To save or delete, so often that is the question before us in the digital computer age. Do we stash this in the old wooden humpback trunk or toss it out in the creek gully in the back pasture with the other trash? That’s what our ancestors often asked themselves. On a professional level, librarians and record keepers working anonymously debated whether to keeps boxes of papers, old books, some obviously important and others seemingly routine.

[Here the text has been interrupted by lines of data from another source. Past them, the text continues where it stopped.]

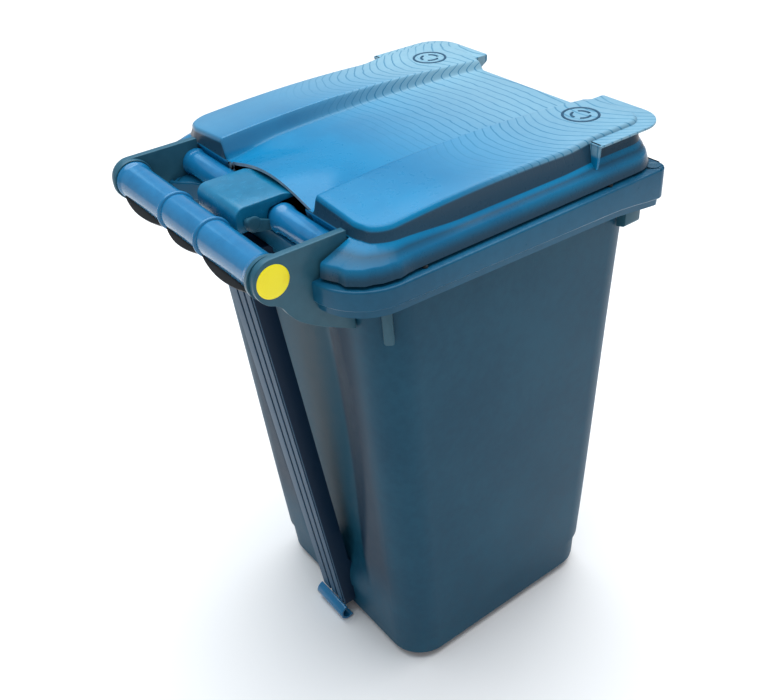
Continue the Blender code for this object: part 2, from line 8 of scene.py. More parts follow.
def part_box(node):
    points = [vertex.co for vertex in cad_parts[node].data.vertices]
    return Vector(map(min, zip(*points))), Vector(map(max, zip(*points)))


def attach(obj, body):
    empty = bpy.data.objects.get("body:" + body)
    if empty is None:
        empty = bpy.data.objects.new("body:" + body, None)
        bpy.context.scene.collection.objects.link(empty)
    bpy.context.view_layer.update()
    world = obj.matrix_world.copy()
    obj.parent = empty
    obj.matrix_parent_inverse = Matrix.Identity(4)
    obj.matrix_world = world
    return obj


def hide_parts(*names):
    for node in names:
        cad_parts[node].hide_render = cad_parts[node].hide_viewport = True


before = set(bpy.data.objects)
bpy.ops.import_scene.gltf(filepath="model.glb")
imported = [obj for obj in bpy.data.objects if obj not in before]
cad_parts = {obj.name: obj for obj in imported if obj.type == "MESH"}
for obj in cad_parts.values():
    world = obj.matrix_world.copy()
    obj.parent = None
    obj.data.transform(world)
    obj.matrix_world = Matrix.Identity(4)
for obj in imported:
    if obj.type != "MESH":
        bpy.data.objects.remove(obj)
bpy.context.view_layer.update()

# ---------------------------------------------------------------------------
# Tub. One deep moulded shell, drafted on all sides, 3 mm wall, fine matte grain.
# The rear wall has a bow-shaped recess each side of the column, and a low plinth
# runs round the foot of the shell.
# ---------------------------------------------------------------------------
MM = 0.001
TUB_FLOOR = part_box("tub_shell")[0].z
TUB_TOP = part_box("tub_shell")[1].z
FOOT = dict(half=152 * MM, front=-200 * MM, rear=102 * MM)
MOUTH = dict(half=181 * MM, front=-215.5 * MM, rear=140 * MM)
CORNER = 43 * MM
RECESS = 17 * MM
PLINTH = 46 * MM


def mix(a, b, t):
    return a + (b - a) * t


def ease(t):
    t = max(0.0, min(1.0, t))
    return t * t * (3 - 2 * t)


def outline(bm, corners, z):
    """A flat face through corner points (x, y, radius), rounded where a radius is given."""
    verts = [bm.verts.new((x, y, z)) for x, y, _ in corners]
    bm.faces.new(verts)
    for v, (_, _, r) in zip(verts, corners):
        if r:
            bmesh.ops.bevel(bm, geom=[v], offset=r, segments=10, profile=0.5,
                            affect="VERTICES", material=-1)
    return [f for f in bm.faces if abs(f.calc_center_median().z - z) < 1e-5][-1]


def both_sides(points):
    """Right-hand corner points, from rear to front, and their mirror images."""
    return list(points) + [(-x, y, r) for x, y, r in reversed(points)]


def rim_edges(bm):
    return [e for e in bm.edges if len(e.link_faces) < 2]


def step(bm, edges, out, rise):
    """Pull a run of edges out sideways and up, as one more line of the section.

    out is a distance or a rule of (x, y, turn), turn being degrees from the side
    towards the rear. rise is a distance, or a rule of (x, y) for the new height.
    """
    made = bmesh.ops.extrude_edge_only(bm, edges=edges)["geom"]
    fresh = [g for g in made if isinstance(g, bmesh.types.BMVert)]
    inside = set(fresh)
    run = [g for g in made if isinstance(g, bmesh.types.BMEdge) and set(g.verts) <= inside]
    aim = {v: [] for v in fresh}
    for e in run:
        a, b = (v.co for v in e.verts)
        side = Vector((b.y - a.y, a.x - b.x, 0))
        if side.length < 1e-9:
            continue
        side.normalize()
        mid = (a + b) / 2
        if side.dot(Vector((mid.x, mid.y + 40 * MM, 0))) < 0:
            side = -side
        for v in e.verts:
            aim[v].append(side)
    moves = {}
    for v, sides in aim.items():
        total = sum(sides, Vector())
        if len(sides) == 2:
            total = total / max(0.3, 1 + sides[0].dot(sides[1]))
        turn = math.degrees(math.atan2(total.y, abs(total.x)))
        far = out(v.co.x, v.co.y, turn) if callable(out) else out
        moves[v] = total * far
    for v, move in moves.items():
        v.co += move
        v.co.z = rise(v.co.x, v.co.y) if callable(rise) else v.co.z + rise
    return run


def piece(name, bm, body, nodes=(), wall=0.0, edge=0.0, rounds=2, sharp=35, finishes=()):
    """Give a mesh its wall and its rounded edges, and fix it to a body."""
    mesh = bpy.data.meshes.new(name)
    bm.to_mesh(mesh)
    bm.free()
    made = bpy.data.objects.new(name, mesh)
    bpy.context.scene.collection.objects.link(made)
    for finish in finishes:
        mesh.materials.append(finish)
    if wall:
        shell = made.modifiers.new("wall", "SOLIDIFY")
        shell.thickness = wall
        shell.offset = -1
        shell.use_even_offset = False
        shell.material_offset_rim = 1 if len(finishes) > 1 else 0
    if edge:
        soft = made.modifiers.new("edge", "BEVEL")
        soft.width = edge
        soft.segments = rounds
        soft.limit_method = "ANGLE"
        soft.angle_limit = math.radians(40)
    if wall or edge:
        graph = bpy.context.evaluated_depsgraph_get()
        solid = bpy.data.meshes.new_from_object(made.evaluated_get(graph))
        made.modifiers.clear()
        made.data = solid
        solid.name = name
    made.data.shade_smooth()
    made.data.set_sharp_from_angle(angle=math.radians(sharp))
    if nodes:
        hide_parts(*nodes)
    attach(made, body)
    return made


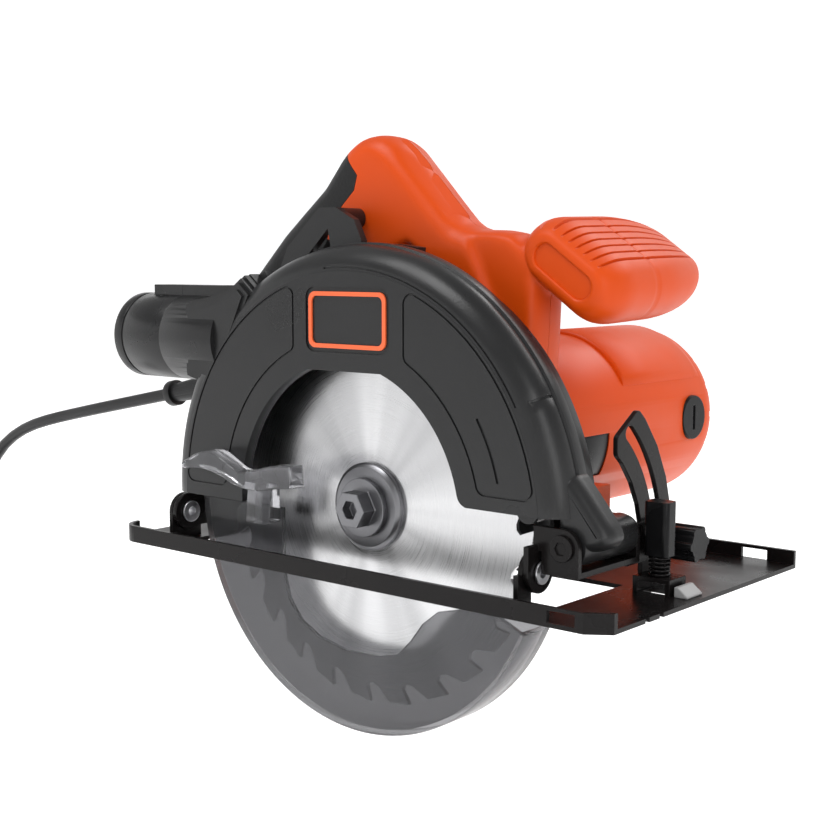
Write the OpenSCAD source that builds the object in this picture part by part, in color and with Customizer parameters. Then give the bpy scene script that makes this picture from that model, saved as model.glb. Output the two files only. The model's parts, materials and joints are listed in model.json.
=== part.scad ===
// Corded circular saw with a pendulum guard, a D handle, a side handle and a tilting shoe.
// X points forward, Y from the blade towards the motor, Z up; the origin is the centre of
// the main grip. The sub-parts are drawn about the arbor, with the blade in the plane y = 0.

/* [Blade] */
// Blade diameter
blade_d = 190; // [184:1:190]
// Blade thickness at the body
blade_t = 2; // [1.6:0.1:2]
// Number of teeth
blade_teeth = 24; // [18:1:40]
// Radius of the clamping flanges
flange_r = 21; // [18:1:21]

/* [Guards] */
// Outer radius of the upper guard
guard_r = 124; // [122:1:124]
// Radius of the window in the upper guard
window_r = 69; // [67:1:69]
// Thickness of the guard walls
guard_wall = 2.5; // [2:0.1:3]
// Outer radius of the swinging lower guard
lower_r = 107; // [106:1:110]

/* [Motor] */
// Outer radius of the motor housing
motor_r = 46.5; // [46.5:0.5:48]
// Distance from the blade to the far end of the motor housing
motor_end = 217; // [212:1:220]
// Gear module
gear_m = 1.25; // [1.25:0.05:1.25]
// Teeth on the output gear
gear_teeth = 41; // [41:1:41]
// Teeth on the armature's pinion
pinion_teeth = 16; // [16:1:16]

/* [Handles] */
// Width of the D handle
handle_w = 34; // [32:0.5:34]
// Width of the side handle's oval section
aux_w = 60; // [56:1:60]
// Thickness of the side handle's oval section
aux_t = 32; // [30:1:33]

/* [Shoe] */
// Length of the shoe
shoe_l = 301; // [296:1:302]
// Width of the shoe
shoe_w = 166; // [160:1:170]
// Sheet thickness of the shoe
shoe_t = 2; // [1.5:0.5:2]
// Deepest cut
cut_depth = 65; // [62:1:65]

/* [Dust port] */
// Outer radius of the dust sleeve
sleeve_r = 22.5; // [22:0.5:22.5]
// Inner radius of the dust sleeve
sleeve_bore = 19; // [18:0.5:19.5]

/* [Cord] */
// Diameter of the mains cord
cord_d = 7; // [6.5:0.5:7.5]

/* [Hidden] */
$fn = 96;

// Where the arbor lies from the origin
arbor = [70, -40, -118];
// Motor axis, from the two gears' pitch radii
motor_dist = gear_m * (gear_teeth + pinion_teeth) / 2;
motor_x = motor_dist * cos(60);
motor_z = motor_dist * sin(60);
// Faces of the upper guard, across Y
face_y = -20;
back_y = 14;
// Shoulder of the upper guard: its bend, and the radius where the bend starts
guard_bend = 13.2;
bend_r = guard_r - 0.8 - guard_bend;
// Panels on the near face of the upper guard
panel_outer = 109.5;
panel_inner = 80.5;
// Lower right end of the window in the guard, and the rounding there
window_end = 10;
corner_r = 6;
corner_at = [sqrt(pow(window_r + corner_r, 2) - pow(window_end + corner_r, 2)), window_end + corner_r];
// Height of the dust neck over the arbor, and of the rail along its top
neck_z = 76;
rail_z = 103;
// Sole of the shoe
sole_z = cut_depth - blade_d / 2;
shoe_x = -147.5;
shoe_y = -35.3;
flange_h = 8.5;
// Depth pivot along Y, and the arc that the depth bolt follows
pivot_x = 120;
pivot_z = -2;
arc_r = 200;
arc_travel = 34;
// Bevel pivot along X, and the slot that the bevel bolt follows
bevel_y = -14;
bevel_z = -14;
slot_r = 73;
bolt_at = 4;
bevel_travel = 45;
// Where the brushes lie along Y
brush_y = 189;
// Gear case: its radius about the spindle, and its screws
case_r = 29;
case_screws = [[33, 12], [-33, 12], [-33, -12], [33, -12]];
// Handle
handle_y = 23.5;
seam_y = handle_y + handle_w / 2;
grip_slope = 40.9;
grip_edge = [-62, 102];
// Side handle: how far its oval leans, and the length of its rounded far end
aux_tilt = 35;
aux_taper = 62;
// Screw that clamps the rip fence, and the height of the fence bar
fence_x = 132.75;
fence_y = 40;
fence_h = 5;
// Fits
play = 0.05;
// Cord: where it leaves the strain relief and how it runs to the coil
surface_z = -185;
cord_route = [[-146, 40.5, 48], [-170, 40.5, 43.4], [-200, 40.5, 37.6], [-230, 40.5, 31.8],
  [-260, 40.5, 26], [-290, 40.5, 20], [-320, 40.5, 13.5], [-345, 40.5, 6], [-368, 40.5, -6],
  [-386, 40.5, -24], [-397, 40.5, -48], [-402, 40.5, -75], [-404, 40.5, -105],
  [-407, 41, -132], [-415, 48, -157], [-430, 56, -174.5], [-449, 57, -180.5]];
// Middle of the coil's base, and the radius at the middle of its turns
coil_at = [-443, 8, surface_z + 1];
coil_r = 42;
// Where the plug lies on the coil, from the coil's middle
plug_at = [25, -31];

// ---- helpers ----

module along_y(y0, y1) translate([0, y1, 0]) rotate([90, 0, 0]) linear_extrude(y1 - y0) children();
module along_x(x0, x1) translate([x0, 0, 0]) rotate([90, 0, 90]) linear_extrude(x1 - x0) children();
module rod_y(r, y0, y1, x = 0, z = 0)
  translate([x, y0, z]) rotate([-90, 0, 0]) cylinder(r = r, h = y1 - y0);
module rod_x(r, x0, x1, y = 0, z = 0)
  translate([x0, y, z]) rotate([0, 90, 0]) cylinder(r = r, h = x1 - x0);
// Turns a drawing of (radius, y) points about the Y axis
module turned(points, x = 0, z = 0)
  translate([x, 0, z]) rotate([90, 0, 0]) rotate_extrude() polygon([for (p = points) [p[0], -p[1]]]);
module block(low, high) translate(low) cube(high - low);
module rounded(low, high, r) {
  translate([low[0] + r, low[1]]) square([high[0] - low[0] - 2 * r, high[1] - low[1]]);
  translate([low[0], low[1] + r]) square([high[0] - low[0], high[1] - low[1] - 2 * r]);
  for (x = [low[0] + r, high[0] - r], y = [low[1] + r, high[1] - r]) translate([x, y]) circle(r);
}
module ring(outer, inner) difference() { circle(outer); circle(inner); }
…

The savers seem more valuable than the tossers when one age gazes back at another. That was certainly the vibe this week, as we celebrated President’s Day on Monday. Abraham Lincoln seems everywhere. He’s starring in the movies, playing to mixed reviews on television because known factual details were omitted, and he’s the subject of numerous museum displays across the country. Lincoln’s pivotal place in our nation’s history coupled with the 150th anniversary of the Civil War certainly helps keep him in the limelight. But as big a factor is the incredible amount of details about his life and governance that keep surfacing.
What details of our lives will people be culling through centuries from now? Where are records of our thoughts and actions being saved? Are they on file in ways known and unknown to us, things someday people will curiously ponder?
Most of us consider ourselves not important enough to be worthy of study 200 years from now. Maybe we’ll be right. But on the other hand, while Lincoln, George Washington and Thomas Jefferson likely knew they were making history, those around them might be surprised at how their thoughts and deeds became lore in books (e-books?) or in various entertainment modes.
Honest Abe, the simple backwoods lawyer, would probably be puzzled that his signatures on documents fetch big money if auctioned, that his letters are viewed as priceless and that a lock of his hair is still making news (a photo was in the KC Star last week).
The years rolling past have put Lincoln further back in history. But the ability of modern scholars to ferret out minute details and come across little known writings or memorabilia freshen the stories. Librarians have long been hard at work saving things they felt were valuable. But the Internet has helped the fruits of their labor ripen.